**Task**:
All of the data below must be repeated exactly.

---------- Materials provided

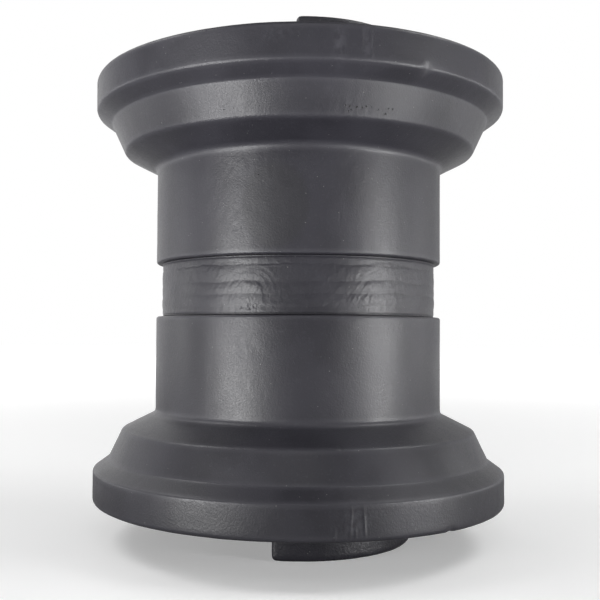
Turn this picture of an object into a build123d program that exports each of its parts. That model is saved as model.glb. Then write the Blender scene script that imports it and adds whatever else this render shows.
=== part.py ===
from build123d import *
import os

# Double-flange track roller, in millimetres. The roller's axis is Z and the origin is on it, at
# the middle of the roller. The upper half is modelled at positive heights; the lower half is its
# mirror image.

# ---------------------------------------------------------------- driving dimensions
# Shell, outside
flange_radius = 100.0
shell_half_length = 101.4
rim_width = 15.0
bevel_radius = 92.6
bevel_height = 81.1
shoulder_radius = 86.2
shoulder_height = 67.4
tread_radius = 70.3
tread_outer_height = 59.5
rim_round = 2.0
shoulder_round = 2.5
tread_fillet = 3.0

# Weld that joins the two halves
weld_radius = 67.25
weld_half_width = 12.95
weld_root_radius = 48.0
weld_root_half_gap = 3.0
groove_edge_round = 0.8

# Shell, inside
oil_cavity_radius = 36.0
oil_cavity_half_length = 25.0
seal_pocket_height = 72.0
seal_pocket_radius = 42.0
seal_lip_height = 79.5
skirt_bore_radius = 48.5
end_bore_height = 89.5
end_bore_radius = 57.0
end_bore_chamfer = 1.0

# Shaft
shaft_radius = 22.5
spigot_radius = 20.0
spigot_end_height = 98.0
shaft_chamfer = 1.5
gallery_radius = 3.0
cross_drill_radius = 3.0

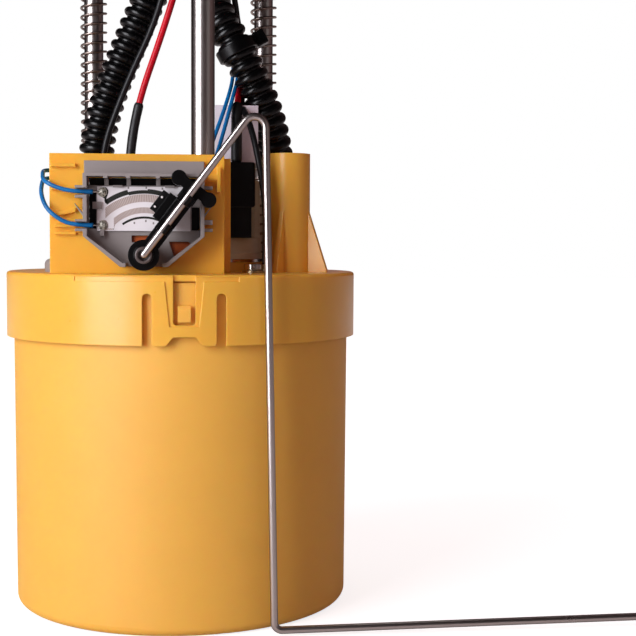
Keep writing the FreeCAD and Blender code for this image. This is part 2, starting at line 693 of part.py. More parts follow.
def make_lid():
    inside = S.lid_radius - S.lid_skin
    foot = S.lid_height - S.skirt_height
    shell = turned("lid_shell", [
        (0, S.lid_height), (S.lid_radius, S.lid_height), (S.lid_radius, foot), (inside, foot),
        (inside, LID_UNDER), (0, LID_UNDER)])
    rounded(shell, S.lid_edge_round, lambda edge: is_ring(edge, S.lid_radius, S.lid_height))
    added = [shell,
             cylinder("pump_collar", S.collar_radius, S.collar_rise + 0.5, (*PUMP, S.lid_height - 0.5)),
             cylinder("post_tube", S.post_radius, S.post_height + 0.5,
                      (S.post_x, S.post_y, S.lid_height - 0.5)),
             cylinder("regulator_cup", S.regulator_radius + 2.0, 7.0,
                      (S.regulator_x, S.regulator_y, LID_UNDER - 6.5))]
    added += [post_rib(number) for number in range(4)]
    for side, (x, y) in ROD_PLACES.items():
        rise = sized(0) if side == "centre" else S.rod_boss_rise
        added.append(cylinder(f"rod_boss_{side}", S.rod_boss_radius, S.rod_boss_drop + S.lid_plate + rise,
                              (x, y, BOSS_FOOT)))
    deep = S.lid_height - 30.0
    tools = [cylinder("pump_opening", S.case_radius + 1.2, 60.0, (*PUMP, deep)),
             cylinder("post_hollow", S.post_bore, S.post_height + 2.0, (S.post_x, S.post_y, S.lid_height)),
             cylinder("regulator_hole", S.regulator_radius + 0.1, 6.6,
                      (S.regulator_x, S.regulator_y, LID_UNDER - 6.6)),
             cylinder("plug_hole", S.plug_stem + S.running_gap, 60.0, (S.plug_x, S.plug_y, deep)),
             cylinder("screw_hole", S.screw_radius + S.running_gap, 60.0, (S.screw_x, S.screw_y, deep)),
             cylinder("grommet_hole", S.grommet_radius - 1.0, 60.0, (S.grommet_x, S.grommet_y, deep))]
    for side, (x, y) in ROD_PLACES.items():
        tools.append(cylinder(f"rod_bore_{side}", ROD_RADII[side] + S.running_gap, 60.0, (x, y, deep)))
    for side, (x, y) in ELBOWS.items():
        tools.append(cylinder(f"elbow_hole_{side}", S.elbow_stem + S.running_gap, 60.0, (x, y, deep)))
    tools += [tongue_tools(number, angle) for number, angle in enumerate(TONGUE_TURNS)]
    return node("reservoir_lid", cut("lid_body", fuse("lid_solid", *added), *tools))


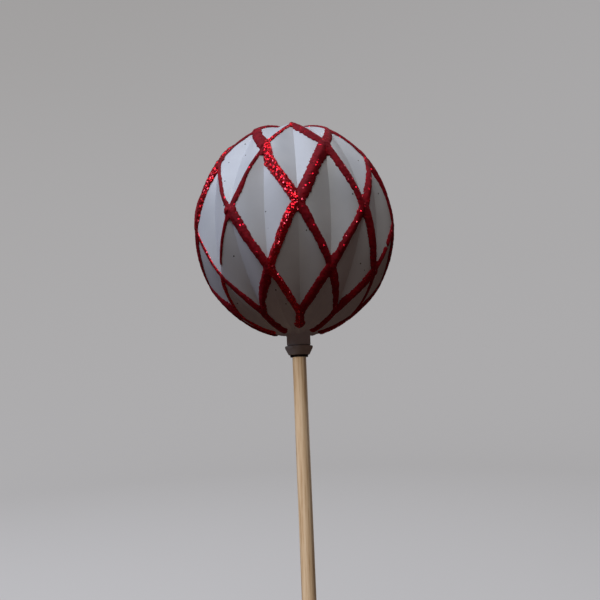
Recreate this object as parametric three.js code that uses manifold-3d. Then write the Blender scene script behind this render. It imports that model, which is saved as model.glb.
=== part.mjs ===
// Faceted bauble on a wooden stick: a hollow moulded shell with a diamond lattice of ridges,
// a push-in neck collar with a dark grip ring, a round stick that the ball slides and turns on,
// and the glitter beads drawn along the ridges.
// Millimetres, +Z up along the stick, origin at its lower end.
import * as THREE from 'three';
import { mergeVertices } from 'three/addons/utils/BufferGeometryUtils.js';
import Module from 'manifold-3d';

const wasm = await Module();
wasm.setup();

// Ball
const BALL_RADIUS = 40;
const BALL_STRETCH = 1.08;
const WALL = 1.0;
const DIAMONDS_ROUND = 10;
const CROSSING_LATITUDES = [55, 31, -1.5, -31, -57.5];
const VALLEY_DEPTHS = [0.032, 0.065, 0.08, 0.065, 0.032];
const END_LATITUDE = 82;
const STEPS_PER_EDGE = 3;

// Neck, collar and grip ring, as heights above the ball's centre
const NECK_RADIUS = 4.7;
const NECK_BORE_RADIUS = 3.95;
const NECK_TOP = -41;
const NECK_END = -46.6;
const NECK_BORE_TOP = -39;
const COLLAR_RIM_RADIUS = 5.5;
const COLLAR_LIP_RADIUS = 4.2;
const COLLAR_HEIGHT = 3.5;
const COLLAR_SPIGOT_RADIUS = 3.65;
const COLLAR_SPIGOT_TOP = -41.5;
const COLLAR_BORE_RADIUS = 3.15;
const COLLAR_MOUTH_RADIUS = 3.85;
const COLLAR_MOUTH_DEPTH = 1.5;
const GRIP_RADIUS = 3.55;
const GRIP_BORE_RADIUS = 3.15;
const GRIP_BELOW_LIP = 0.9;

// Stick
const STICK_LENGTH = 300;
const STICK_RADIUS = 2.75;
const STICK_CHAMFER = 0.3;

// Glitter beads
const BEAD_HALF_WIDTH = 1.6;
const BEAD_HEIGHT = 1.3;
const BEAD_LIFT = 0.4;
const BEAD_SHOULDER = 0.75;
const BEAD_SADDLE_SLOPE = 0.2;
const BEAD_END_LATITUDE = 74;

const GAP = 0.3;
const ROUND_SEGMENTS = 32;

// How far a cutting solid reaches past the faces it opens, and the sizes below which points are one
const CUT_PAST = 1;
const WELD = 1e-4;
const SLIVER = 1e-6;

const BALL_CENTRE_Z = STICK_LENGTH + GAP - (topOfBall() - WALL);
const HALF_SPACING = Math.PI / DIAMONDS_ROUND;

const finishes = {
  shell: new THREE.MeshStandardMaterial({ color: 0xe6eaee, roughness: 0.45, metalness: 0 }),
  collar: new THREE.MeshStandardMaterial({ color: 0xd9d8d4, roughness: 0.5, metalness: 0 }),
  grip: new THREE.MeshStandardMaterial({ color: 0x2b2724, roughness: 0.8, metalness: 0 }),
  wood: new THREE.MeshStandardMaterial({ color: 0xc9a274, roughness: 0.7, metalness: 0 }),
  glitter: new THREE.MeshStandardMaterial({ color: 0xb3061c, roughness: 0.35, metalness: 0.2 }),
};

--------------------

**Correct answer**:
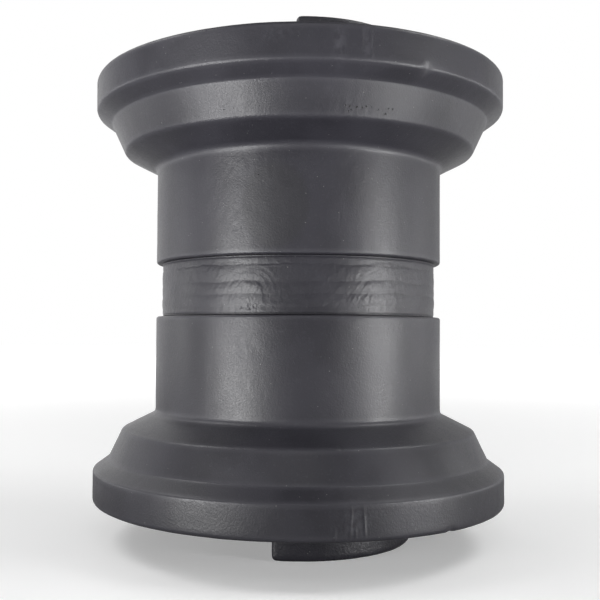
Turn this picture of an object into a build123d program that exports each of its parts. That model is saved as model.glb. Then write the Blender scene script that imports it and adds whatever else this render shows.
=== part.py ===
from build123d import *
import os

# Double-flange track roller, in millimetres. The roller's axis is Z and the origin is on it, at
# the middle of the roller. The upper half is modelled at positive heights; the lower half is its
# mirror image.

# ---------------------------------------------------------------- driving dimensions
# Shell, outside
flange_radius = 100.0
shell_half_length = 101.4
rim_width = 15.0
bevel_radius = 92.6
bevel_height = 81.1
shoulder_radius = 86.2
shoulder_height = 67.4
tread_radius = 70.3
tread_outer_height = 59.5
rim_round = 2.0
shoulder_round = 2.5
tread_fillet = 3.0

# Weld that joins the two halves
weld_radius = 67.25
weld_half_width = 12.95
weld_root_radius = 48.0
weld_root_half_gap = 3.0
groove_edge_round = 0.8

# Shell, inside
oil_cavity_radius = 36.0
oil_cavity_half_length = 25.0
seal_pocket_height = 72.0
seal_pocket_radius = 42.0
seal_lip_height = 79.5
skirt_bore_radius = 48.5
end_bore_height = 89.5
end_bore_radius = 57.0
end_bore_chamfer = 1.0

# Shaft
shaft_radius = 22.5
spigot_radius = 20.0
spigot_end_height = 98.0
shaft_chamfer = 1.5
gallery_radius = 3.0
cross_drill_radius = 3.0

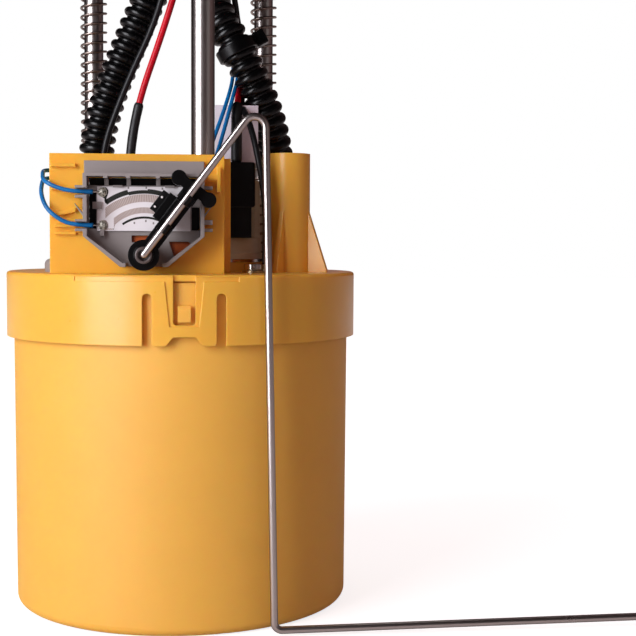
Keep writing the FreeCAD and Blender code for this image. This is part 2, starting at line 693 of part.py. More parts follow.
def make_lid():
    inside = S.lid_radius - S.lid_skin
    foot = S.lid_height - S.skirt_height
    shell = turned("lid_shell", [
        (0, S.lid_height), (S.lid_radius, S.lid_height), (S.lid_radius, foot), (inside, foot),
        (inside, LID_UNDER), (0, LID_UNDER)])
    rounded(shell, S.lid_edge_round, lambda edge: is_ring(edge, S.lid_radius, S.lid_height))
    added = [shell,
             cylinder("pump_collar", S.collar_radius, S.collar_rise + 0.5, (*PUMP, S.lid_height - 0.5)),
             cylinder("post_tube", S.post_radius, S.post_height + 0.5,
                      (S.post_x, S.post_y, S.lid_height - 0.5)),
             cylinder("regulator_cup", S.regulator_radius + 2.0, 7.0,
                      (S.regulator_x, S.regulator_y, LID_UNDER - 6.5))]
    added += [post_rib(number) for number in range(4)]
    for side, (x, y) in ROD_PLACES.items():
        rise = sized(0) if side == "centre" else S.rod_boss_rise
        added.append(cylinder(f"rod_boss_{side}", S.rod_boss_radius, S.rod_boss_drop + S.lid_plate + rise,
                              (x, y, BOSS_FOOT)))
    deep = S.lid_height - 30.0
    tools = [cylinder("pump_opening", S.case_radius + 1.2, 60.0, (*PUMP, deep)),
             cylinder("post_hollow", S.post_bore, S.post_height + 2.0, (S.post_x, S.post_y, S.lid_height)),
             cylinder("regulator_hole", S.regulator_radius + 0.1, 6.6,
                      (S.regulator_x, S.regulator_y, LID_UNDER - 6.6)),
             cylinder("plug_hole", S.plug_stem + S.running_gap, 60.0, (S.plug_x, S.plug_y, deep)),
             cylinder("screw_hole", S.screw_radius + S.running_gap, 60.0, (S.screw_x, S.screw_y, deep)),
             cylinder("grommet_hole", S.grommet_radius - 1.0, 60.0, (S.grommet_x, S.grommet_y, deep))]
    for side, (x, y) in ROD_PLACES.items():
        tools.append(cylinder(f"rod_bore_{side}", ROD_RADII[side] + S.running_gap, 60.0, (x, y, deep)))
    for side, (x, y) in ELBOWS.items():
        tools.append(cylinder(f"elbow_hole_{side}", S.elbow_stem + S.running_gap, 60.0, (x, y, deep)))
    tools += [tongue_tools(number, angle) for number, angle in enumerate(TONGUE_TURNS)]
    return node("reservoir_lid", cut("lid_body", fuse("lid_solid", *added), *tools))


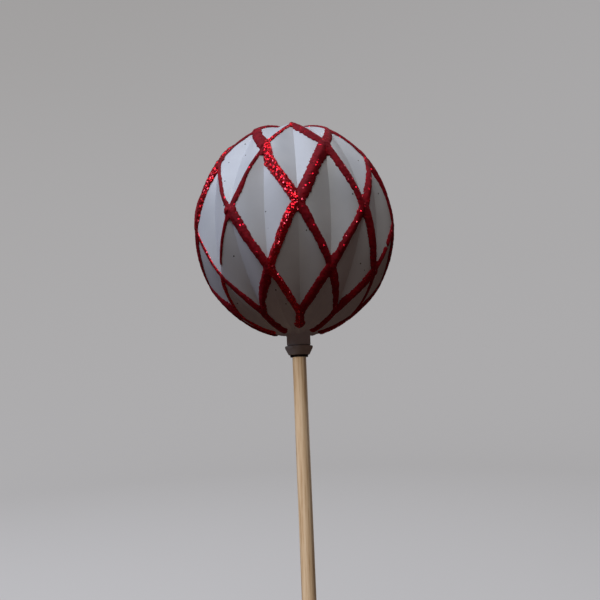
Recreate this object as parametric three.js code that uses manifold-3d. Then write the Blender scene script behind this render. It imports that model, which is saved as model.glb.
=== part.mjs ===
// Faceted bauble on a wooden stick: a hollow moulded shell with a diamond lattice of ridges,
// a push-in neck collar with a dark grip ring, a round stick that the ball slides and turns on,
// and the glitter beads drawn along the ridges.
// Millimetres, +Z up along the stick, origin at its lower end.
import * as THREE from 'three';
import { mergeVertices } from 'three/addons/utils/BufferGeometryUtils.js';
import Module from 'manifold-3d';

const wasm = await Module();
wasm.setup();

// Ball
const BALL_RADIUS = 40;
const BALL_STRETCH = 1.08;
const WALL = 1.0;
const DIAMONDS_ROUND = 10;
const CROSSING_LATITUDES = [55, 31, -1.5, -31, -57.5];
const VALLEY_DEPTHS = [0.032, 0.065, 0.08, 0.065, 0.032];
const END_LATITUDE = 82;
const STEPS_PER_EDGE = 3;

// Neck, collar and grip ring, as heights above the ball's centre
const NECK_RADIUS = 4.7;
const NECK_BORE_RADIUS = 3.95;
const NECK_TOP = -41;
const NECK_END = -46.6;
const NECK_BORE_TOP = -39;
const COLLAR_RIM_RADIUS = 5.5;
const COLLAR_LIP_RADIUS = 4.2;
const COLLAR_HEIGHT = 3.5;
const COLLAR_SPIGOT_RADIUS = 3.65;
const COLLAR_SPIGOT_TOP = -41.5;
const COLLAR_BORE_RADIUS = 3.15;
const COLLAR_MOUTH_RADIUS = 3.85;
const COLLAR_MOUTH_DEPTH = 1.5;
const GRIP_RADIUS = 3.55;
const GRIP_BORE_RADIUS = 3.15;
const GRIP_BELOW_LIP = 0.9;

// Stick
const STICK_LENGTH = 300;
const STICK_RADIUS = 2.75;
const STICK_CHAMFER = 0.3;

// Glitter beads
const BEAD_HALF_WIDTH = 1.6;
const BEAD_HEIGHT = 1.3;
const BEAD_LIFT = 0.4;
const BEAD_SHOULDER = 0.75;
const BEAD_SADDLE_SLOPE = 0.2;
const BEAD_END_LATITUDE = 74;

const GAP = 0.3;
const ROUND_SEGMENTS = 32;

// How far a cutting solid reaches past the faces it opens, and the sizes below which points are one
const CUT_PAST = 1;
const WELD = 1e-4;
const SLIVER = 1e-6;

const BALL_CENTRE_Z = STICK_LENGTH + GAP - (topOfBall() - WALL);
const HALF_SPACING = Math.PI / DIAMONDS_ROUND;

const finishes = {
  shell: new THREE.MeshStandardMaterial({ color: 0xe6eaee, roughness: 0.45, metalness: 0 }),
  collar: new THREE.MeshStandardMaterial({ color: 0xd9d8d4, roughness: 0.5, metalness: 0 }),
  grip: new THREE.MeshStandardMaterial({ color: 0x2b2724, roughness: 0.8, metalness: 0 }),
  wood: new THREE.MeshStandardMaterial({ color: 0xc9a274, roughness: 0.7, metalness: 0 }),
  glitter: new THREE.MeshStandardMaterial({ color: 0xb3061c, roughness: 0.35, metalness: 0.2 }),
};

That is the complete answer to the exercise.